* start *

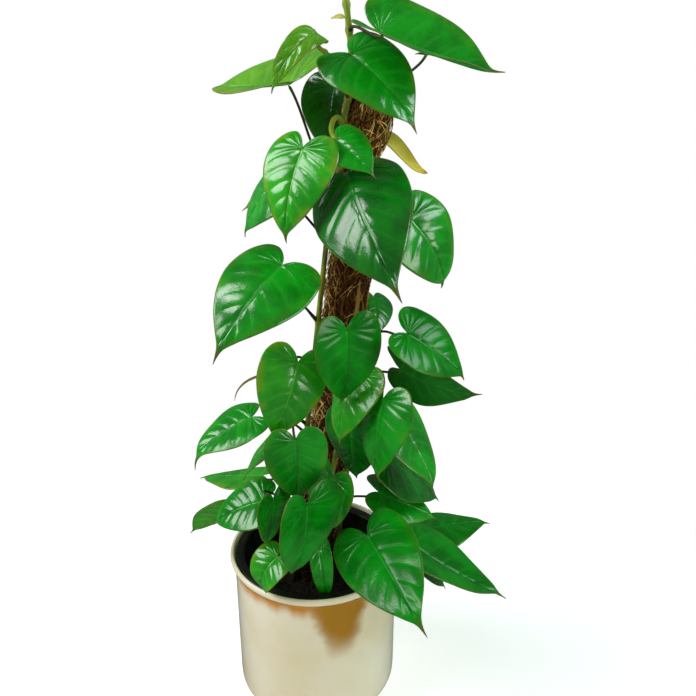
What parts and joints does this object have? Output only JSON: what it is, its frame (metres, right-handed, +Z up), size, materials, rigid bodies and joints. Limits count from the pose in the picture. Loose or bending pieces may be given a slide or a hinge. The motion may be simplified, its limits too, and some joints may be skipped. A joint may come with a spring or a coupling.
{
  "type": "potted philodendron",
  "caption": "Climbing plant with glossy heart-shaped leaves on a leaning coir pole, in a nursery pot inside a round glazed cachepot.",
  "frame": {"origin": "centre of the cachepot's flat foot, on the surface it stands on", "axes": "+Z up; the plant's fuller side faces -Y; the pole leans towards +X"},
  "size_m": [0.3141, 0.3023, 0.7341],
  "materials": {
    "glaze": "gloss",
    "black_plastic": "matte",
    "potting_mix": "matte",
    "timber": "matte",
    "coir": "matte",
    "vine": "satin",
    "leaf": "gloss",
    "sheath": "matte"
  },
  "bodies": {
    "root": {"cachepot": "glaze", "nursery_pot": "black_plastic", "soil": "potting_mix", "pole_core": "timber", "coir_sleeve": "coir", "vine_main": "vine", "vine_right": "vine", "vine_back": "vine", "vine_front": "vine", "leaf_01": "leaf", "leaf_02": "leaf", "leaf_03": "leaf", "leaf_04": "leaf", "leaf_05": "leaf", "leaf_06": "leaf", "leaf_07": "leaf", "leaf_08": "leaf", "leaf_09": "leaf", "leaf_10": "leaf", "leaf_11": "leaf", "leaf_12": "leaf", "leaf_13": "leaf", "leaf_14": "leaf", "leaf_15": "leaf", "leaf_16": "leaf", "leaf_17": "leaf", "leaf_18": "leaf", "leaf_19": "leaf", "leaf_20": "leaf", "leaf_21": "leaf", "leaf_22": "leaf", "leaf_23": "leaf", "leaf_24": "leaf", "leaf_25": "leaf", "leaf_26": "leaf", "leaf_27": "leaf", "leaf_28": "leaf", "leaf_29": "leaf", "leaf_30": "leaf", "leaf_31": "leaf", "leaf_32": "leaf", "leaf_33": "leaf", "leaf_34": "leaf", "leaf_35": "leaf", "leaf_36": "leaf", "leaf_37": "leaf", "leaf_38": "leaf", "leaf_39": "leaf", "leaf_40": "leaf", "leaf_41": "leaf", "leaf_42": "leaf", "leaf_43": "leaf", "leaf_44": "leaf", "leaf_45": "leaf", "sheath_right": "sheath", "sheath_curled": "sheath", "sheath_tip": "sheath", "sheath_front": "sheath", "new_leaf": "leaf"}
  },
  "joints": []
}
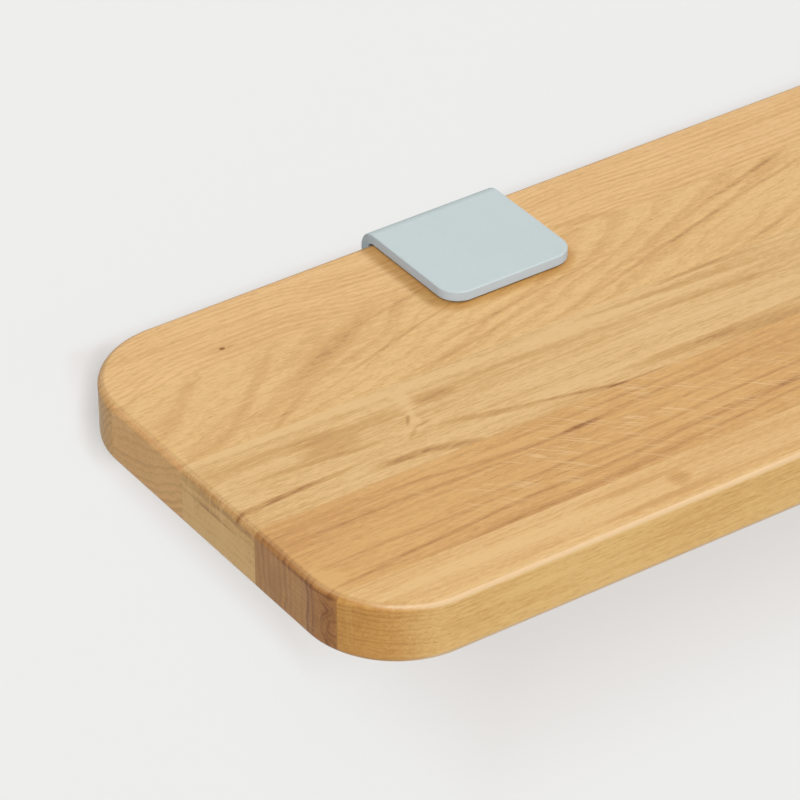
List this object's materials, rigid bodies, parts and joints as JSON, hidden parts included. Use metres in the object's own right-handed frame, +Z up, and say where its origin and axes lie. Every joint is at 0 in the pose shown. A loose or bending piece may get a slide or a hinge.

* end *

INSTRUCTIONS TO FOLLOW — Reproduce the material above, every line of it, exactly.

THE REPLY —
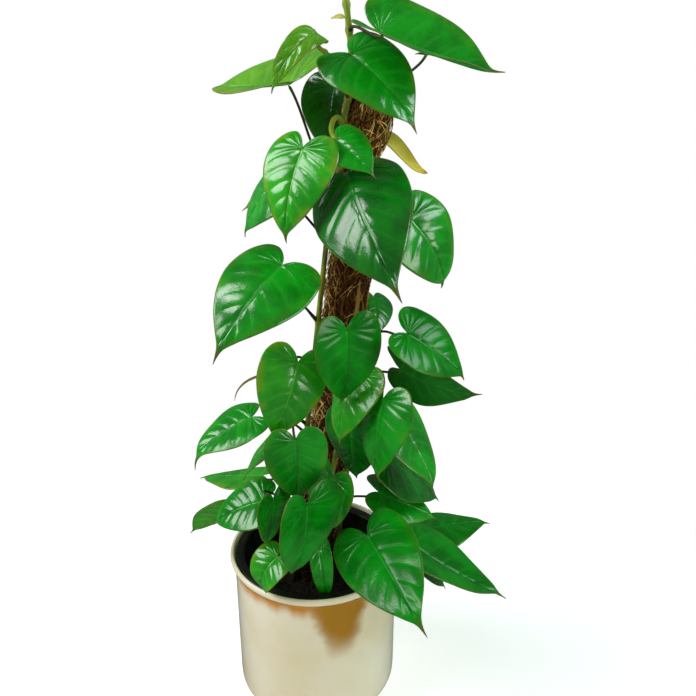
What parts and joints does this object have? Output only JSON: what it is, its frame (metres, right-handed, +Z up), size, materials, rigid bodies and joints. Limits count from the pose in the picture. Loose or bending pieces may be given a slide or a hinge. The motion may be simplified, its limits too, and some joints may be skipped. A joint may come with a spring or a coupling.
{
  "type": "potted philodendron",
  "caption": "Climbing plant with glossy heart-shaped leaves on a leaning coir pole, in a nursery pot inside a round glazed cachepot.",
  "frame": {"origin": "centre of the cachepot's flat foot, on the surface it stands on", "axes": "+Z up; the plant's fuller side faces -Y; the pole leans towards +X"},
  "size_m": [0.3141, 0.3023, 0.7341],
  "materials": {
    "glaze": "gloss",
    "black_plastic": "matte",
    "potting_mix": "matte",
    "timber": "matte",
    "coir": "matte",
    "vine": "satin",
    "leaf": "gloss",
    "sheath": "matte"
  },
  "bodies": {
    "root": {"cachepot": "glaze", "nursery_pot": "black_plastic", "soil": "potting_mix", "pole_core": "timber", "coir_sleeve": "coir", "vine_main": "vine", "vine_right": "vine", "vine_back": "vine", "vine_front": "vine", "leaf_01": "leaf", "leaf_02": "leaf", "leaf_03": "leaf", "leaf_04": "leaf", "leaf_05": "leaf", "leaf_06": "leaf", "leaf_07": "leaf", "leaf_08": "leaf", "leaf_09": "leaf", "leaf_10": "leaf", "leaf_11": "leaf", "leaf_12": "leaf", "leaf_13": "leaf", "leaf_14": "leaf", "leaf_15": "leaf", "leaf_16": "leaf", "leaf_17": "leaf", "leaf_18": "leaf", "leaf_19": "leaf", "leaf_20": "leaf", "leaf_21": "leaf", "leaf_22": "leaf", "leaf_23": "leaf", "leaf_24": "leaf", "leaf_25": "leaf", "leaf_26": "leaf", "leaf_27": "leaf", "leaf_28": "leaf", "leaf_29": "leaf", "leaf_30": "leaf", "leaf_31": "leaf", "leaf_32": "leaf", "leaf_33": "leaf", "leaf_34": "leaf", "leaf_35": "leaf", "leaf_36": "leaf", "leaf_37": "leaf", "leaf_38": "leaf", "leaf_39": "leaf", "leaf_40": "leaf", "leaf_41": "leaf", "leaf_42": "leaf", "leaf_43": "leaf", "leaf_44": "leaf", "leaf_45": "leaf", "sheath_right": "sheath", "sheath_curled": "sheath", "sheath_tip": "sheath", "sheath_front": "sheath", "new_leaf": "leaf"}
  },
  "joints": []
}
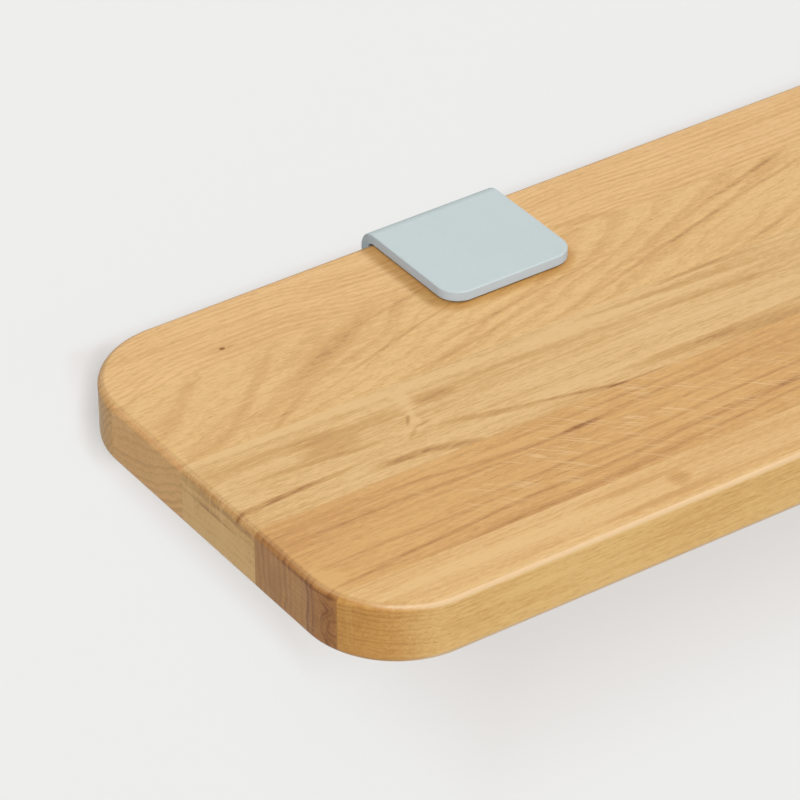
List this object's materials, rigid bodies, parts and joints as JSON, hidden parts included. Use metres in the object's own right-handed frame, +Z up, and say where its origin and axes lie. Every joint is at 0 in the pose shown. A loose or bending piece may get a slide or a hinge.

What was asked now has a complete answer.